Sensier’s advice to Millet notwithstanding, a concern for the market was probably not the crucial factor in the artist’s gradual transition, circa 1850, from sensuous nudes and pastoral scenes to his canon of peasant imagery. Equally important was Millet’s own background, the artist being of peasant stock himself, albeit from a prosperous and well-respected family in Normandy. Images of woodcutters, harvesters and shepherdesses appeared in Millet’s work even during the nine years he lived in Paris. His retreat to the fields and forests of Barbizon, thirty miles south of the city, in 1849, meant a re-exposure to the rhythms and sights of rural life that undoubtedly influenced the consolidation of Millet’s peasant themes around this time. The events of 1848 must have also affected the artist’s increasing preoccupation with rural imagery. The mood of the Revolution, Robert Herbert has written, made “lighter subjects less and less natural, and tended to grant greater importance to the serious ones.”[vii] The peasant, in particular, became a weighty and controversial figure, associated with the epidemic poverty and depopulation of the countryside and the need for social change.[viii] After the Revolution, Millet’s winnowers and sowers held new significance for viewers, and perhaps this development clinched his decision to fully develop a rural vocabulary of “epic naturalism.”[ix]

After the move to Barbizon, images informed by Millet’s childhood memories of farming life were re-interpreted through the experience of his new environs. Robert Herbert has argued that the Ashmolean drawing is an exemplary transitional work in that it shows Millet adapting the famous composition of The Sower (1850), set in the rolling hills of Normandy, to the flat plains of Barbizon.[x] The drawing—which was preceded by a preparatory sketch in ink, now in the Granville collection of the Dijon Museum[xi]—does seem like a well-ordered pastiche of memorized elements rather than an account of observed reality. The two figures have been placed in the landscape like tin soldiers on a tabletop. Each occupies his own ground line, and the space between them is featureless and compressed. One is reminded of Poussin’s prescriptive that the artist seek the “typical”: Millet’s faceless peasants are beyond anonymous, achieving a kind of purely emblematic status. They are, above all, defined by their labor, which they pursue with dull fatalism. Resigned to their tasks, the two figures seem isolated from each other, set upon perpendicular paths through the field. While The Sower was marked by dynamism, here stasis prevails. Rather than striding energetically downhill, dominating the land, as in the oil painting, the sower in the Ashmolean drawing is smaller-scaled and appears enervated by the relentlessly horizontal landscape. This bleak view no doubt reflects real-life conditions Millet saw around him; as T.J. Clark reminds us, “Barbizon in 1849 was not exactly a respite from conflict… The peasants [there] hung on to existence.”[xii] The plougher, shoulders hunched, is completely constrained by the landscape, and while the sower’s head and shoulders do break the horizon line, he seems equally locked in place. Neither is able to lift a foot completely off the ground. Indeed, the figures seem to have been formed from the earth itself, a result of Millet’s having conjured the entire scene tonally, with a similar scrubby motion of the crayon. Only the menacing cloud of crows overhead, swarming to steal grain, is free of the downward pull of gravity. Human beings are earthbound creatures, Millet seems to say, trapped in an endless cycle of labor and harvest.

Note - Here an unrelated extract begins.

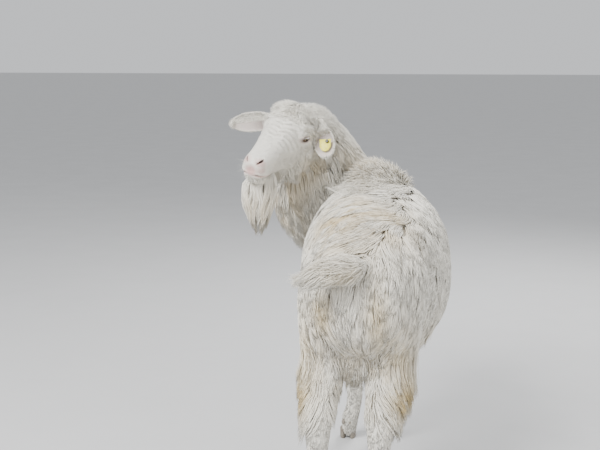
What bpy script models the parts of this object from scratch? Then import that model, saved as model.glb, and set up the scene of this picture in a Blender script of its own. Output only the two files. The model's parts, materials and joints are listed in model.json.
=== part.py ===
# Saanen goat, a bearded and hornless buck, standing and looking back over its left shoulder.
# Metres, +Z up. The body faces +Y and the animal's right side is +X.
# The flesh is lofted along the spine, neck and legs and fused into one soft form. Flat tapered
# locks are rooted all over it, and thin cuts part it into named nodes.

import math
import random

import bmesh
import bpy
import numpy as np
from mathutils import Matrix, Vector
from mathutils.bvhtree import BVHTree

# Driving dimensions
WITHERS = 0.965       # height of the flesh at the withers
HOCK = 0.32           # height of the hock joint
KNEE = 0.31           # height of the knee of the foreleg
HOOF = 0.036          # height of the hoof wall
GAP = 0.0003          # clearance between neighbouring nodes
CORE = 0.009          # depth of the dense undercoat, from which the locks grow
CREST_COAT = 1.8      # the undercoat along the crest of the neck against the rest
THROAT_COAT = 2.8     # the same along the throat
HEAD_SIZE = 1.11      # a large buck's head against the head that the skull stations draw
EYE_RADIUS = 0.0165
LOCK_SEED = 18          # the random draw of each node's locks
LOCK_SEEDS = {"tail": 16}

UP = Vector((0, 0, 1))
FORWARD = Vector((0, 1, 0))
RIGHT = Vector((1, 0, 0))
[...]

[i] Robert Herbert. Jean-François Millet, exh. cat. (London: Arts Council of Great Britain, 1976), 111.

[ii] Ibid., 9.

[iii] Ibid., 111.

[iv] Sensier to Millet, 29 January 1851, in Bruce Laughton, The Drawings of Daumier and Millet (New Haven and London: Yale University Press, 1991), 78.

[v] Both the selection of works and the title for the series were Sensier’s, not Millet’s. The prints were never executed. Laughton, 79-80.

[vi] Jon Whiteley, Poussin to Cezanne: French Drawings and Watercolours in the Ashmolean Museum (Oxford: The Ashmolean Museum, 2002), 397.

[vii] Herbert, 57.

[viii] Ibid., 10-11.

[ix] Ibid., 75

[x] Ibid., 118.

[xi] Ibid. The composition of the Ashmolean drawing is very similar to that of the Dijon sketch. The main difference is that the plougher has been made smaller and set at a greater implied distance from the picture plane.

[xii] T.J. Clark, The Absolute Bourgeois, Artists and Politics in France 1848-1851 (London: Thames and Hudson, 1973), 79.